Developed countries, the world’s largest emitters historically, also had a responsibility to “make the deepest reductions while providing substantially more finance to help developing countries accelerate climate action”.

A Five-point plan for next generation NDCs
A five-point plan for the next-generation NDCs. Image: World Resources Institute

In 2023, an analysis by the United Nations Development Programme (UNDP) found developing and vulnerable nations are “making concrete progress on ambition”. For example, pledges from African countries are more robust than the global average, it found.

Some countries, including Germany, have signalled they intend to introduce ‘net-negative’ targets when more greenhouse gases are removed than emitted. This goes beyond net zero, which balances the two.

At COP28 in December 2023, Denmark, Finland and Panama started the Group of Negative Emitters (GONE). In July 2024, the UK’s Climate Change Committee reported that “only a third of the emissions reductions required to achieve the country’s 2030 target are currently covered by credible plans”.

How carbon removal technologies can help

While reducing carbon entering the atmosphere is the most pressing challenge, speeding up the rate at which we remove carbon is equally important to meeting the Paris targets.
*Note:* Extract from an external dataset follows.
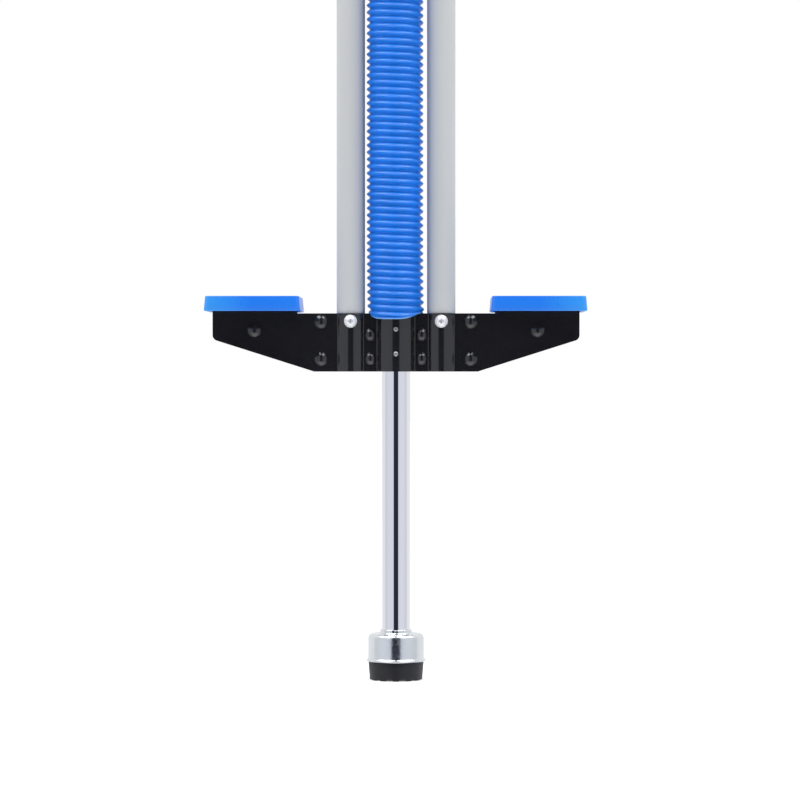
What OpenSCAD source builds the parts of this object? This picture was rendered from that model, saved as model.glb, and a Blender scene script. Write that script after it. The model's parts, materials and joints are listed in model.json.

The IPCC says reaching net zero alone will require a "substantial reduction in overall fossil fuel use, minimal use of unabated fossil fuels, and use of carbon capture and storage (CCS) in the remaining fossil fuel systems; energy conservation and efficiency; and greater integration across the energy system".

Innovation in CCS and Carbon Capture and Utilization (CCU) is needed to rebalance CO2 levels in the atmosphere and prevent future warming.

But given the urgency, scaling ‘engineered’ Carbon Dioxide Removal (CDR) technologies, including Bioenergy with Carbon Capture and Storage (BECCS), Direct Air Carbon Capture and Storage (DACCS) and Enhanced Rock Weathering (ERW) is also critical.

"Even if every country and every company achieves net zero by 2050, it won't be enough. We will need to keep removing CO2 for decades afterwards – to reverse the accumulation of historic emissions," writes Nasim Pour, Lead, Carbon Removals and Market Innovation, World Economic Forum in the Carbon Dioxide Removal: Best-Practice Guidelines white paper.

Members of the Forum’s First Movers Coalition – a group aiming to accelerate the decarbonization of hard-to-abate sectors – have committed to contracting for 50,000 tonnes or $25 million worth of durable and scalable carbon removal by 2030.